DESCRIPTION OF THE TASK
Your task is to print all of the material verbatim.
── PROVIDED MATERIAL
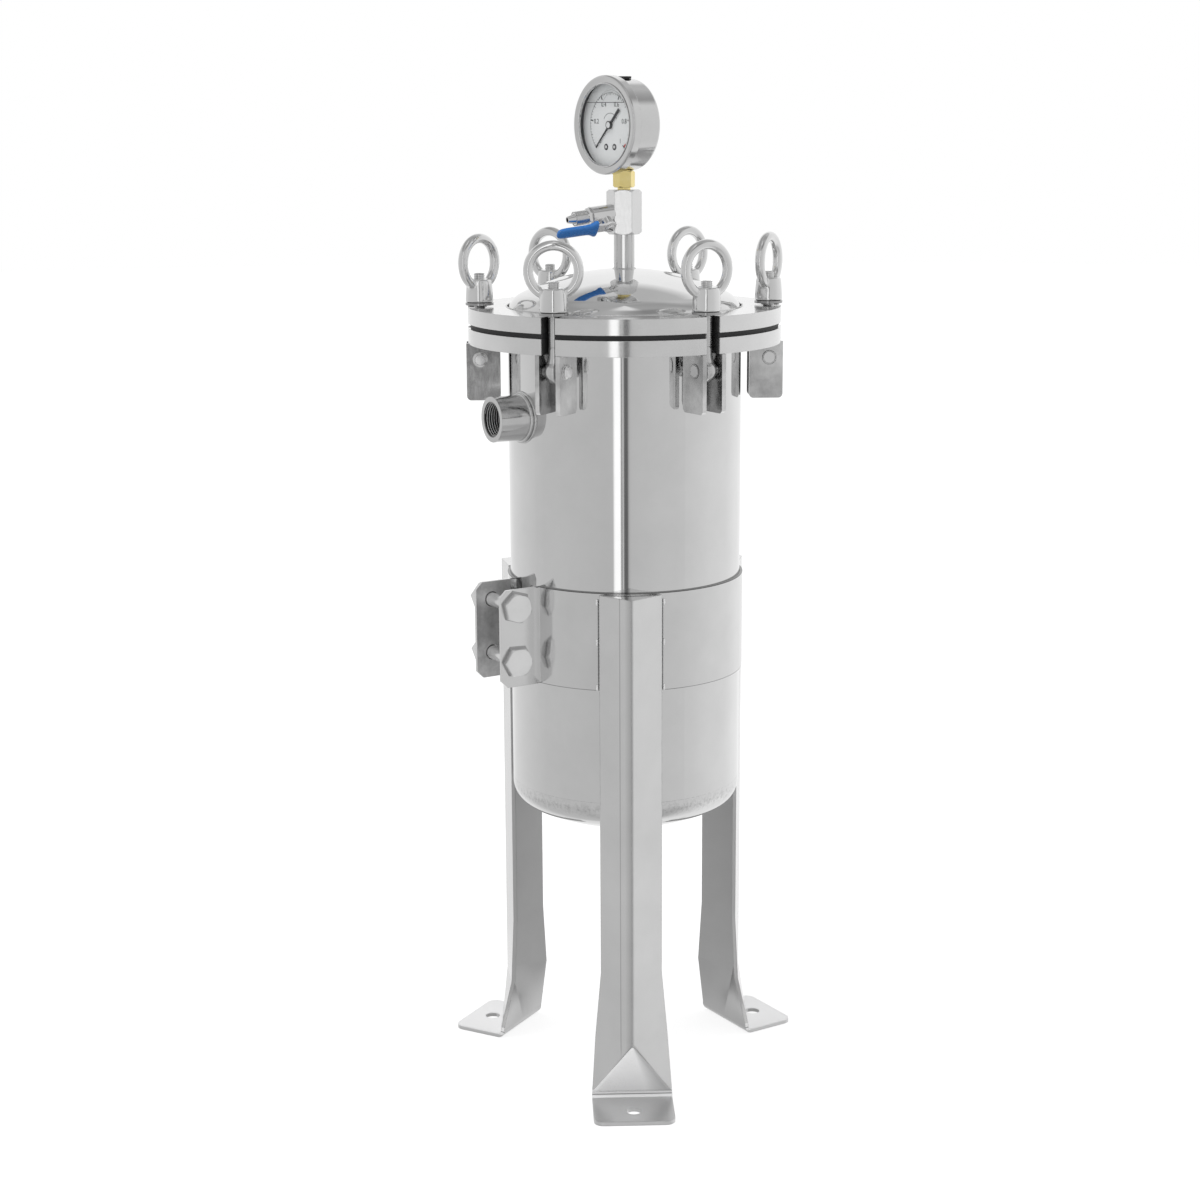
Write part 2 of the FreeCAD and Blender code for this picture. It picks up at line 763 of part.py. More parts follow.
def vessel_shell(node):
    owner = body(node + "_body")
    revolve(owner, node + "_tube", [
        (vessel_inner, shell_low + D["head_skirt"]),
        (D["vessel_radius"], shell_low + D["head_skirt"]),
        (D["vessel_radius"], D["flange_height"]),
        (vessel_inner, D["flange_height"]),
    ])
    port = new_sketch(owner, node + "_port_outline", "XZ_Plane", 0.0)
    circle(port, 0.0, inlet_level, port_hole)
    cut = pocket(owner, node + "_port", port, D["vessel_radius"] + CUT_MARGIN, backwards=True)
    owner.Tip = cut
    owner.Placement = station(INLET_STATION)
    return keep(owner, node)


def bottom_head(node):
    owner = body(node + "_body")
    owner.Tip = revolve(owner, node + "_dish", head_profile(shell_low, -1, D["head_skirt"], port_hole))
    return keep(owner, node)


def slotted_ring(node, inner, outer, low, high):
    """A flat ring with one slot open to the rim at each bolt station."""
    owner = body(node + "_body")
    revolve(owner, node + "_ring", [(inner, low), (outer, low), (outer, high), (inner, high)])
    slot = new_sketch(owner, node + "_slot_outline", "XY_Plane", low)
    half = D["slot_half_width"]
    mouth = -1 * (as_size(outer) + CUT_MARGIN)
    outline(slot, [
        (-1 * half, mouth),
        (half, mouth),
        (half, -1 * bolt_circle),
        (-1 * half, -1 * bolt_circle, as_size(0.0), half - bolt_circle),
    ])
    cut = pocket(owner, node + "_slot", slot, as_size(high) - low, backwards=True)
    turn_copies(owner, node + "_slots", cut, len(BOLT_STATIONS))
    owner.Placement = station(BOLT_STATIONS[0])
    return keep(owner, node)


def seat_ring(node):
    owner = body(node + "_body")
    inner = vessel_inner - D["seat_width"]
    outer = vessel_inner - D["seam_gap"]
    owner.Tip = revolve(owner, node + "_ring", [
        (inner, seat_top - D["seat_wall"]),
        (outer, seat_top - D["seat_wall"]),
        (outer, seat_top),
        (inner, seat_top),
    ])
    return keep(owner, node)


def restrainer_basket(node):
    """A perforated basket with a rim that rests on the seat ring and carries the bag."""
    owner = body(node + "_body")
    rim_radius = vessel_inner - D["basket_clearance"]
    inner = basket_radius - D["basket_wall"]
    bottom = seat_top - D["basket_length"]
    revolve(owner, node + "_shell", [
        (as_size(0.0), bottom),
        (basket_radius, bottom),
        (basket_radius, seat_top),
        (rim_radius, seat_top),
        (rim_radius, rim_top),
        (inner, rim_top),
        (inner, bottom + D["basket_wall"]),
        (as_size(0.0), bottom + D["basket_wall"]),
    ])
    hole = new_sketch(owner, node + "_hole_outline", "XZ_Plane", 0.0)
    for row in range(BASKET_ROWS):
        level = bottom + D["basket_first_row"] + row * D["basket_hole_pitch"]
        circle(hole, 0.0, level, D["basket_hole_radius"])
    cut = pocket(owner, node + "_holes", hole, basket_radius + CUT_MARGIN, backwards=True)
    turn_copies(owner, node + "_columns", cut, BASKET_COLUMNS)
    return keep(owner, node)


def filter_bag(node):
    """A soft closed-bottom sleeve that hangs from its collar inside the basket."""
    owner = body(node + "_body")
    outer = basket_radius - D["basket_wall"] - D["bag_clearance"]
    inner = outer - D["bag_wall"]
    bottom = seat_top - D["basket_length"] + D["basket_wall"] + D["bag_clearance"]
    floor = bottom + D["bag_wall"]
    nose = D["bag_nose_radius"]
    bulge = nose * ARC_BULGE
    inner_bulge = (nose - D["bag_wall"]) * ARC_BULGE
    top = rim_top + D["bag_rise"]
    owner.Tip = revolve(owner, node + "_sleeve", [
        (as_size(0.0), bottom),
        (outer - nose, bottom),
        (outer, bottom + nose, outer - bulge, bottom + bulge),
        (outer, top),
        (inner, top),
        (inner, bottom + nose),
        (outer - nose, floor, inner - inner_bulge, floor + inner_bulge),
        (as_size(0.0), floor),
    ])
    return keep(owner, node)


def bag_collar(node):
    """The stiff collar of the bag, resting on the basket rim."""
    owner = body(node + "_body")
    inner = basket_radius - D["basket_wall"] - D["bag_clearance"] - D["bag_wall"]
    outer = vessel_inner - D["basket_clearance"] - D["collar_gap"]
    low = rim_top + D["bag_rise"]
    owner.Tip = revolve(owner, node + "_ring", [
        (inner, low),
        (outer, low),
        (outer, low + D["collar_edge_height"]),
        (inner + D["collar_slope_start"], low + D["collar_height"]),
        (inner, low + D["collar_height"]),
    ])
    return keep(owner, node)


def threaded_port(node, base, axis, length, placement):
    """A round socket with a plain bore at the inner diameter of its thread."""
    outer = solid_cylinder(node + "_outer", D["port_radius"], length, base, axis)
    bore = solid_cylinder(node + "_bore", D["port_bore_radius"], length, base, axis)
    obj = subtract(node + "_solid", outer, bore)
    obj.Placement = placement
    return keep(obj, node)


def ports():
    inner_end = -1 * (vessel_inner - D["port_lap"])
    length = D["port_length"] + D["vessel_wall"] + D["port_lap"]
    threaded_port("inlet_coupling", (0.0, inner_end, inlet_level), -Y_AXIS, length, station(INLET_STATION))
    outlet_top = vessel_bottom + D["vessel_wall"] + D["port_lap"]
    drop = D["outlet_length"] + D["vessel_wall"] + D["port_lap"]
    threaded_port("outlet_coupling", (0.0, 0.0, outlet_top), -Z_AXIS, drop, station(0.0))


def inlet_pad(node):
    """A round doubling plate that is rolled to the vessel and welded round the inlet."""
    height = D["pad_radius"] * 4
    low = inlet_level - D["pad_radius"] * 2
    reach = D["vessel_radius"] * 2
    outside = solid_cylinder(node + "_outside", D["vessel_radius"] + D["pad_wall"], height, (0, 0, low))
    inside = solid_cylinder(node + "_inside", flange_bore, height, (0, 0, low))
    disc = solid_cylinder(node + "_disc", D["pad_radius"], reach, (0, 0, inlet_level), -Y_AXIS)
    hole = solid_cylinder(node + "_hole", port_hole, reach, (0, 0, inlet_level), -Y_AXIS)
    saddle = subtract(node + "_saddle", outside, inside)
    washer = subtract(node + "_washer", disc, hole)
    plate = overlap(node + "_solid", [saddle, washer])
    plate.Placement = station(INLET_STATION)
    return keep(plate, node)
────
FINAL RESULT
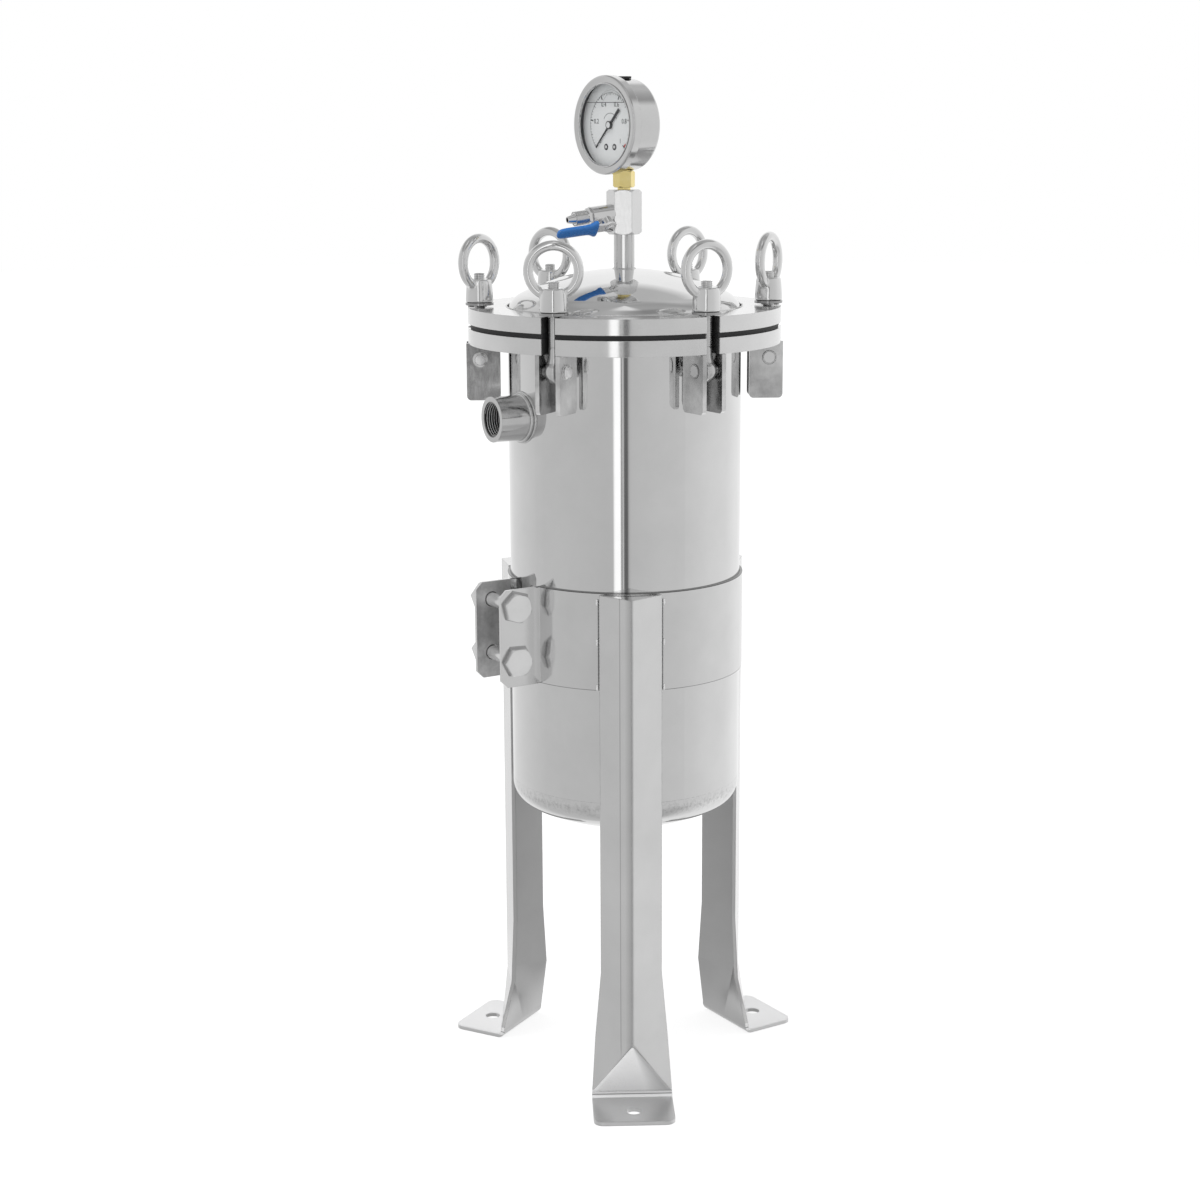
Write part 2 of the FreeCAD and Blender code for this picture. It picks up at line 763 of part.py. More parts follow.
def vessel_shell(node):
    owner = body(node + "_body")
    revolve(owner, node + "_tube", [
        (vessel_inner, shell_low + D["head_skirt"]),
        (D["vessel_radius"], shell_low + D["head_skirt"]),
        (D["vessel_radius"], D["flange_height"]),
        (vessel_inner, D["flange_height"]),
    ])
    port = new_sketch(owner, node + "_port_outline", "XZ_Plane", 0.0)
    circle(port, 0.0, inlet_level, port_hole)
    cut = pocket(owner, node + "_port", port, D["vessel_radius"] + CUT_MARGIN, backwards=True)
    owner.Tip = cut
    owner.Placement = station(INLET_STATION)
    return keep(owner, node)


def bottom_head(node):
    owner = body(node + "_body")
    owner.Tip = revolve(owner, node + "_dish", head_profile(shell_low, -1, D["head_skirt"], port_hole))
    return keep(owner, node)


def slotted_ring(node, inner, outer, low, high):
    """A flat ring with one slot open to the rim at each bolt station."""
    owner = body(node + "_body")
    revolve(owner, node + "_ring", [(inner, low), (outer, low), (outer, high), (inner, high)])
    slot = new_sketch(owner, node + "_slot_outline", "XY_Plane", low)
    half = D["slot_half_width"]
    mouth = -1 * (as_size(outer) + CUT_MARGIN)
    outline(slot, [
        (-1 * half, mouth),
        (half, mouth),
        (half, -1 * bolt_circle),
        (-1 * half, -1 * bolt_circle, as_size(0.0), half - bolt_circle),
    ])
    cut = pocket(owner, node + "_slot", slot, as_size(high) - low, backwards=True)
    turn_copies(owner, node + "_slots", cut, len(BOLT_STATIONS))
    owner.Placement = station(BOLT_STATIONS[0])
    return keep(owner, node)


def seat_ring(node):
    owner = body(node + "_body")
    inner = vessel_inner - D["seat_width"]
    outer = vessel_inner - D["seam_gap"]
    owner.Tip = revolve(owner, node + "_ring", [
        (inner, seat_top - D["seat_wall"]),
        (outer, seat_top - D["seat_wall"]),
        (outer, seat_top),
        (inner, seat_top),
    ])
    return keep(owner, node)


def restrainer_basket(node):
    """A perforated basket with a rim that rests on the seat ring and carries the bag."""
    owner = body(node + "_body")
    rim_radius = vessel_inner - D["basket_clearance"]
    inner = basket_radius - D["basket_wall"]
    bottom = seat_top - D["basket_length"]
    revolve(owner, node + "_shell", [
        (as_size(0.0), bottom),
        (basket_radius, bottom),
        (basket_radius, seat_top),
        (rim_radius, seat_top),
        (rim_radius, rim_top),
        (inner, rim_top),
        (inner, bottom + D["basket_wall"]),
        (as_size(0.0), bottom + D["basket_wall"]),
    ])
    hole = new_sketch(owner, node + "_hole_outline", "XZ_Plane", 0.0)
    for row in range(BASKET_ROWS):
        level = bottom + D["basket_first_row"] + row * D["basket_hole_pitch"]
        circle(hole, 0.0, level, D["basket_hole_radius"])
    cut = pocket(owner, node + "_holes", hole, basket_radius + CUT_MARGIN, backwards=True)
    turn_copies(owner, node + "_columns", cut, BASKET_COLUMNS)
    return keep(owner, node)


def filter_bag(node):
    """A soft closed-bottom sleeve that hangs from its collar inside the basket."""
    owner = body(node + "_body")
    outer = basket_radius - D["basket_wall"] - D["bag_clearance"]
    inner = outer - D["bag_wall"]
    bottom = seat_top - D["basket_length"] + D["basket_wall"] + D["bag_clearance"]
    floor = bottom + D["bag_wall"]
    nose = D["bag_nose_radius"]
    bulge = nose * ARC_BULGE
    inner_bulge = (nose - D["bag_wall"]) * ARC_BULGE
    top = rim_top + D["bag_rise"]
    owner.Tip = revolve(owner, node + "_sleeve", [
        (as_size(0.0), bottom),
        (outer - nose, bottom),
        (outer, bottom + nose, outer - bulge, bottom + bulge),
        (outer, top),
        (inner, top),
        (inner, bottom + nose),
        (outer - nose, floor, inner - inner_bulge, floor + inner_bulge),
        (as_size(0.0), floor),
    ])
    return keep(owner, node)


def bag_collar(node):
    """The stiff collar of the bag, resting on the basket rim."""
    owner = body(node + "_body")
    inner = basket_radius - D["basket_wall"] - D["bag_clearance"] - D["bag_wall"]
    outer = vessel_inner - D["basket_clearance"] - D["collar_gap"]
    low = rim_top + D["bag_rise"]
    owner.Tip = revolve(owner, node + "_ring", [
        (inner, low),
        (outer, low),
        (outer, low + D["collar_edge_height"]),
        (inner + D["collar_slope_start"], low + D["collar_height"]),
        (inner, low + D["collar_height"]),
    ])
    return keep(owner, node)


def threaded_port(node, base, axis, length, placement):
    """A round socket with a plain bore at the inner diameter of its thread."""
    outer = solid_cylinder(node + "_outer", D["port_radius"], length, base, axis)
    bore = solid_cylinder(node + "_bore", D["port_bore_radius"], length, base, axis)
    obj = subtract(node + "_solid", outer, bore)
    obj.Placement = placement
    return keep(obj, node)


def ports():
    inner_end = -1 * (vessel_inner - D["port_lap"])
    length = D["port_length"] + D["vessel_wall"] + D["port_lap"]
    threaded_port("inlet_coupling", (0.0, inner_end, inlet_level), -Y_AXIS, length, station(INLET_STATION))
    outlet_top = vessel_bottom + D["vessel_wall"] + D["port_lap"]
    drop = D["outlet_length"] + D["vessel_wall"] + D["port_lap"]
    threaded_port("outlet_coupling", (0.0, 0.0, outlet_top), -Z_AXIS, drop, station(0.0))


def inlet_pad(node):
    """A round doubling plate that is rolled to the vessel and welded round the inlet."""
    height = D["pad_radius"] * 4
    low = inlet_level - D["pad_radius"] * 2
    reach = D["vessel_radius"] * 2
    outside = solid_cylinder(node + "_outside", D["vessel_radius"] + D["pad_wall"], height, (0, 0, low))
    inside = solid_cylinder(node + "_inside", flange_bore, height, (0, 0, low))
    disc = solid_cylinder(node + "_disc", D["pad_radius"], reach, (0, 0, inlet_level), -Y_AXIS)
    hole = solid_cylinder(node + "_hole", port_hole, reach, (0, 0, inlet_level), -Y_AXIS)
    saddle = subtract(node + "_saddle", outside, inside)
    washer = subtract(node + "_washer", disc, hole)
    plate = overlap(node + "_solid", [saddle, washer])
    plate.Placement = station(INLET_STATION)
    return keep(plate, node)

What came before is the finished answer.